Historically, the Interstate Commerce Commission (the "ICC") and various state
agencies regulated motor carriers' operating rights, accounting systems, mergers
and acquisitions, periodic financial reporting, and other matters. In 1995,
federal legislation preempted state regulation of prices, routes, and services
of motor carriers and eliminated the ICC. Several ICC functions were transferred
to the DOT. Management does not believe that regulation by the DOT or by the
states in their remaining areas of authority has had a material effect on the
Company's operations. The Company's employee and independent contractor drivers
also must comply with the safety and fitness regulations promulgated by the DOT,
including those relating to drug and alcohol testing and hours of service. The
DOT has rated the Company "satisfactory," which is the highest safety and
fitness rating.
The DOT presently is considering proposals to amend the hours-in-service
requirements applicable to truck drivers. Any change which reduces the potential
or practical amount of time that drivers can spend driving could adversely
affect the Company. We are unable to predict the nature of any changes that may
be adopted. The DOT also is considering requirements that trucks be equipped
with certain equipment that the DOT believes would result in safer operations.
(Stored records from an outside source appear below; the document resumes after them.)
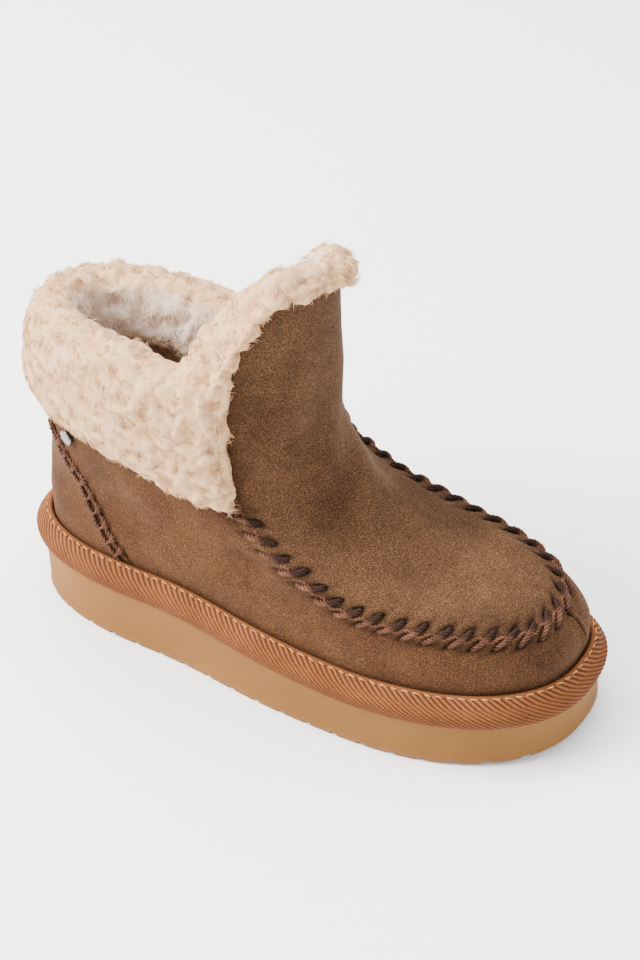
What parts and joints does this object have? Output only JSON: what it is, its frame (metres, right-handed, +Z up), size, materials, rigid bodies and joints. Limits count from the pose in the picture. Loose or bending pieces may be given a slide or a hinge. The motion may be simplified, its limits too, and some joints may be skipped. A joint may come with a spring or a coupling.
{
  "type": "ankle boot",
  "caption": "Right suede ankle boot with a stitched moccasin seam, a turned-down pile cuff, a tape-bound edge and a flat platform sole.",
  "frame": {"origin": "centre of the boot's bounding box in plan, on the floor it stands on", "axes": "+Z up, -Y towards the toe, -X towards the outer side of the foot"},
  "size_m": [0.1058, 0.2788, 0.2171],
  "materials": {
    "foam": "matt moulded foam",
    "webbing": "twill tape",
    "insole_pile": "short pile",
    "suede": "napped suede",
    "thread": "waxed cord",
    "steel": "polished",
    "pile": "curly pile"
  },
  "bodies": {
    "root": {"outsole": "foam", "rand_tape": "webbing", "insole": "insole_pile", "upper": "suede", "apron_seam": "thread", "ladder_seam_outer": "thread", "ladder_seam_inner": "thread", "cuff_stud": "steel", "fur_cuff": "pile"}
  },
  "joints": []
}
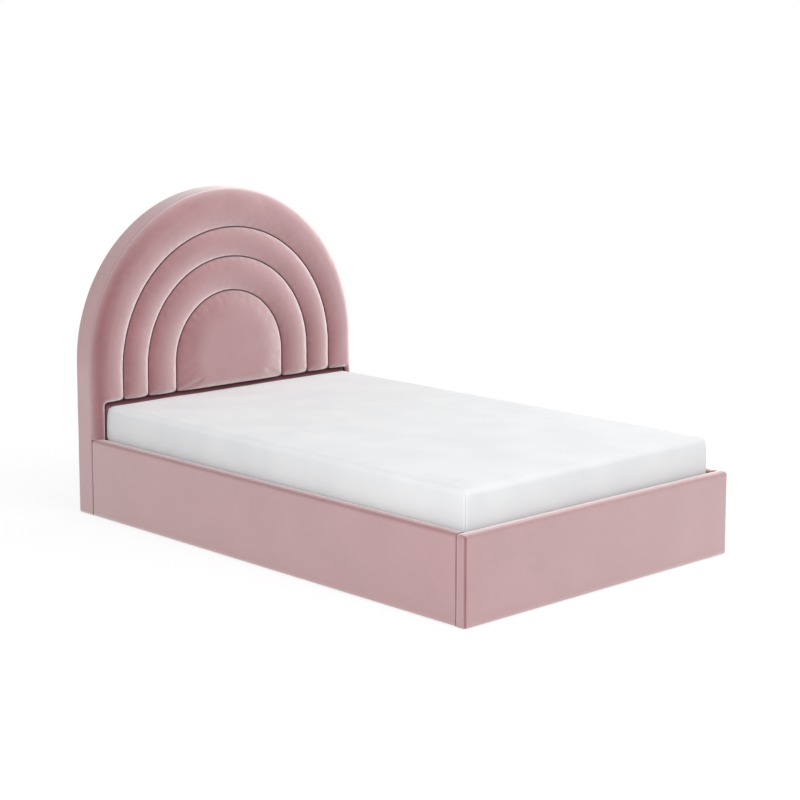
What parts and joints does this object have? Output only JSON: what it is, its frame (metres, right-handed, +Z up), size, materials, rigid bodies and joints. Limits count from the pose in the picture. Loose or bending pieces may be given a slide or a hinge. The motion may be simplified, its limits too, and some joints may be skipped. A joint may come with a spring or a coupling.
{
  "type": "ottoman bed",
  "caption": "Upholstered ottoman bed with an arched, channelled headboard and a slatted mattress platform that lifts from the foot on four-bar arms over a storage space.",
  "frame": {"origin": "on the floor, in the middle of the bed's overall width and length", "axes": "+X to the right as seen from the foot, +Y towards the headboard, +Z up"},
  "size_m": [1.3, 2.074, 1.2138],
  "materials": {
    "velvet": "short-pile blush pink velvet",
    "mattress_cloth": "white stretch knit",
    "back_cloth": "dark non-woven backing cloth",
    "board": "raw engineered board",
    "timber": "planed softwood",
    "floor_board": "smooth hardboard",
    "slat_wood": "lacquered bent beech plywood",
    "black_plastic": "moulded, satin",
    "painted_steel": "black powder coat",
    "plated_steel": "zinc plated",
    "strut_paint": "gloss black paint",
    "rod_chrome": "ground and chromed",
    "webbing": "woven polyester webbing"
  },
  "bodies": {
    "base": {"headboard_front_board": "board", "headboard_back_panel": "back_cloth", "headboard_border": "velvet", "headboard_post_left": "timber", "headboard_post_right": "timber", "headboard_lower_batten": "timber", "headboard_middle_batten": "timber", "headboard_upper_batten": "timber", "headboard_centre_stud": "timber", "headboard_outer_channel": "velvet", "headboard_second_channel": "velvet", "headboard_third_channel": "velvet", "headboard_centre_pad": "velvet", "headboard_lower_panel": "velvet", "side_rail_board_left": "board", "side_rail_board_right": "board", "side_rail_cover_left": "velvet", "side_rail_cover_right": "velvet", "side_rail_ledge_left": "timber", "side_rail_ledge_right": "timber", "footboard_board": "board", "footboard_cover": "velvet", "footboard_ledge": "timber", "headboard_ledge": "timber", "floor_panel_left": "floor_board", "floor_panel_right": "floor_board", "floor_centre_beam": "timber", "glides": "black_plastic", "foot_bracket_left": "plated_steel", "foot_bracket_right": "plated_steel", "head_bracket_left": "plated_steel", "head_bracket_right": "plated_steel", "frame_bolts": "plated_steel", "lift_base_plate_left": "plated_steel", "lift_base_plate_right": "plated_steel", "lift_bolts": "plated_steel", "lift_lower_pins": "plated_steel", "strut_lower_studs": "plated_steel"},
    "platform": {"platform_side_tube_left": "painted_steel", "platform_side_tube_right": "painted_steel", "platform_head_tube": "painted_steel", "platform_foot_tube": "painted_steel", "platform_centre_tube": "painted_steel", "platform_end_caps": "black_plastic", "slats": "slat_wood", "slat_holders": "black_plastic", "mattress_stops": "painted_steel", "lift_strap": "webbing", "lift_top_plate_left": "painted_steel", "lift_top_plate_right": "painted_steel", "lift_upper_pins": "plated_steel", "mattress": "mattress_cloth"},
    "rear_link_left": {"rear_link_left": "plated_steel"},
    "rear_link_right": {"rear_link_right": "plated_steel"},
    "front_link_left": {"front_link_left": "plated_steel"},
    "front_link_right": {"front_link_right": "plated_steel"},
    "strut_tube_left": {"strut_tube_left": "strut_paint"},
    "strut_tube_right": {"strut_tube_right": "strut_paint"},
    "strut_rod_left": {"strut_rod_left": "rod_chrome"},
    "strut_rod_right": {"strut_rod_right": "rod_chrome"}
  },
  "joints": [
    {"name": "lift", "type": "hinge", "parent": "rear_link_left", "child": "platform", "pos_m": [0, 0.561, 0.173], "axis": [-1, 0, 0], "range_deg": [0, 62.8]},
    {"name": "rear_link_left_swing", "type": "hinge", "parent": "base", "child": "rear_link_left", "pos_m": [0, 0.415, 0.088], "axis": [1, 0, 0], "range_deg": [0, 31]},
    {"name": "rear_link_right_swing", "type": "hinge", "parent": "base", "child": "rear_link_right", "pos_m": [0, 0.415, 0.088], "axis": [1, 0, 0], "range_deg": [0, 31]},
    {"name": "front_link_left_swing", "type": "hinge", "parent": "base", "child": "front_link_left", "pos_m": [0, 0.087, 0.055], "axis": [1, 0, 0], "range_deg": [0, 18.2]},
    {"name": "front_link_right_swing", "type": "hinge", "parent": "base", "child": "front_link_right", "pos_m": [0, 0.087, 0.055], "axis": [1, 0, 0], "range_deg": [0, 18.2]},
    {"name": "strut_tube_left_swing", "type": "hinge", "parent": "base", "child": "strut_tube_left", "pos_m": [0, 0.703, 0.046], "axis": [1, 0, 0], "range_deg": [-8.6, 0]},
    {"name": "strut_tube_right_swing", "type": "hinge", "parent": "base", "child": "strut_tube_right", "pos_m": [0, 0.703, 0.046], "axis": [1, 0, 0], "range_deg": [-8.6, 0]},
    {"name": "strut_rod_left_swing", "type": "hinge", "parent": "front_link_left", "child": "strut_rod_left", "pos_m": [0, 0.343, 0.14597], "axis": [1, 0, 0], "range_deg": [-26.7, 0]},
    {"name": "strut_rod_right_swing", "type": "hinge", "parent": "front_link_right", "child": "strut_rod_right", "pos_m": [0, 0.343, 0.14597], "axis": [1, 0, 0], "range_deg": [-26.7, 0]}
  ],
  "couplings": [
    {"joint": "rear_link_left_swing", "follows": "lift", "ratio": 0.49045},
    {"joint": "rear_link_right_swing", "follows": "lift", "ratio": 0.49045},
    {"joint": "front_link_left_swing", "follows": "lift", "ratio": 0.2879},
    {"joint": "front_link_right_swing", "follows": "lift", "ratio": 0.2879},
    {"joint": "strut_tube_left_swing", "follows": "lift", "ratio": -0.13519},
    {"joint": "strut_tube_right_swing", "follows": "lift", "ratio": -0.13519},
    {"joint": "strut_rod_left_swing", "follows": "lift", "ratio": -0.42309},
    {"joint": "strut_rod_right_swing", "follows": "lift", "ratio": -0.42309}
  ]
}
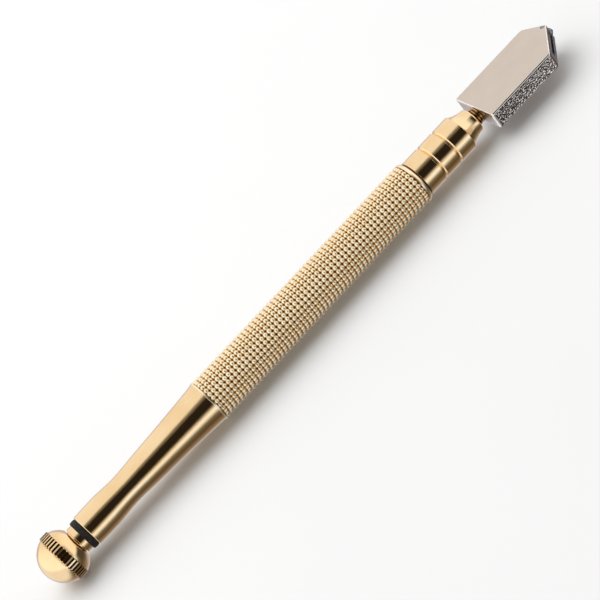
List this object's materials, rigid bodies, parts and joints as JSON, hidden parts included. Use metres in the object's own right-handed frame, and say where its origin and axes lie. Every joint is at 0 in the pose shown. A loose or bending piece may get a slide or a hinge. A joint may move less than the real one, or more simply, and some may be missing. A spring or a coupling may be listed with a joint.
{
  "type": "glass cutter",
  "caption": "Oil-fed pencil glass cutter: knurled brass handle with waisted reservoir tail and screw cap, wide flat swivel head with a small scoring wheel in its offset point.",
  "frame": {"origin": "halfway along the tool, on the handle's axis", "axes": "+X along the handle towards the cutting wheel, +Y across the head's wide faces towards the side its point leans to, +Z out of a wide face"},
  "size_m": [0.1782, 0.0158, 0.0134],
  "materials": {
    "polished_brass": "polished, faint turning lines",
    "knurled_brass": "knurled, bright crests with dark roots",
    "turned_brass": "as turned",
    "nickel_plate": "satin nickel on the wide faces, grainy on the narrow faces",
    "carbide": "ground tungsten carbide",
    "steel_pin": "ground",
    "bright_steel": "polished",
    "spring_steel": "drawn wire",
    "black_rubber": "matte",
    "white_nylon": "plain",
    "cotton_wick": "twisted cotton"
  },
  "bodies": {
    "handle": {"barrel": "polished_brass", "grip_sleeve": "knurled_brass", "nose_gasket": "black_rubber", "nose_ferrule": "polished_brass", "stem_o_ring": "black_rubber", "thrust_washer": "white_nylon", "valve_seat": "turned_brass", "ball_cage": "turned_brass", "ball_spring": "spring_steel", "return_spring": "spring_steel"},
    "plunger": {"spring_cup": "turned_brass", "limit_pin": "steel_pin", "push_rod": "steel_pin"},
    "valve": {"valve_ball": "bright_steel"},
    "head": {"head_stem": "turned_brass", "head_block": "nickel_plate", "wick": "cotton_wick", "wheel_axle": "steel_pin"},
    "wheel": {"cutting_wheel": "carbide"},
    "cap_seal": {"cap_gasket": "black_rubber"},
    "cap": {"oil_cap": "polished_brass"}
  },
  "joints": [
    {"name": "head_press", "type": "slide", "parent": "handle", "child": "plunger", "axis": [-1, 0, 0], "range_m": [0, 0.0008], "stiffness_N_per_m": 3000, "springref_m": -0.0012, "deforming": ["return_spring"]},
    {"name": "head_swivel", "type": "hinge", "parent": "plunger", "child": "head", "pos_m": [0.0456, 0, 0], "axis": [1, 0, 0], "range_deg": [-15, 15]},
    {"name": "wheel_spin", "type": "hinge", "parent": "head", "child": "wheel", "pos_m": [0.0875, 0.00195, 0], "axis": [0, 0, 1], "continuous": true},
    {"name": "valve_lift", "type": "slide", "parent": "handle", "child": "valve", "axis": [-1, 0, 0], "range_m": [0, 0.0008], "deforming": ["ball_spring"]},
    {"name": "cap_lift", "type": "slide", "parent": "handle", "child": "cap_seal", "axis": [-1, 0, 0], "range_m": [0, 0.006]},
    {"name": "cap_turn", "type": "hinge", "parent": "cap_seal", "child": "cap", "pos_m": [-0.0751, 0, 0], "axis": [-1, 0, 0], "range_deg": [0, 2885]}
  ],
  "couplings": [
    {"joint": "valve_lift", "follows": "head_press", "ratio": 1},
    {"joint": "cap_turn", "follows": "cap_lift", "rad_per_m": 8377.6}
  ]
}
The cost of the equipment, if required, could adversely affect the Company's
profitability if shippers are unwilling to pay higher rates to fund the purchase
of such equipment.
The Company's operations are subject to various federal, state, and local
environmental laws and regulations, implemented principally by the Federal
Environmental Protection Agency and similar state regulatory agencies, governing
the management of hazardous wastes, other discharge of pollutants into the air
and surface and underground waters, and the disposal of certain substances. If
the Company should be involved in a spill or other accident involving hazardous
substances, if any such substances were found on the Company's property, or if
the Company were found to be in violation of applicable laws and regulations,
the Company could be responsible for clean-up costs, property damage, and fines
or other penalties, any one of which could have a materially adverse effect on
the Company. The Company does not have on-site underground fuel storage tanks at
any of its locations. Management believes that its operations are in material
compliance with current laws and regulations.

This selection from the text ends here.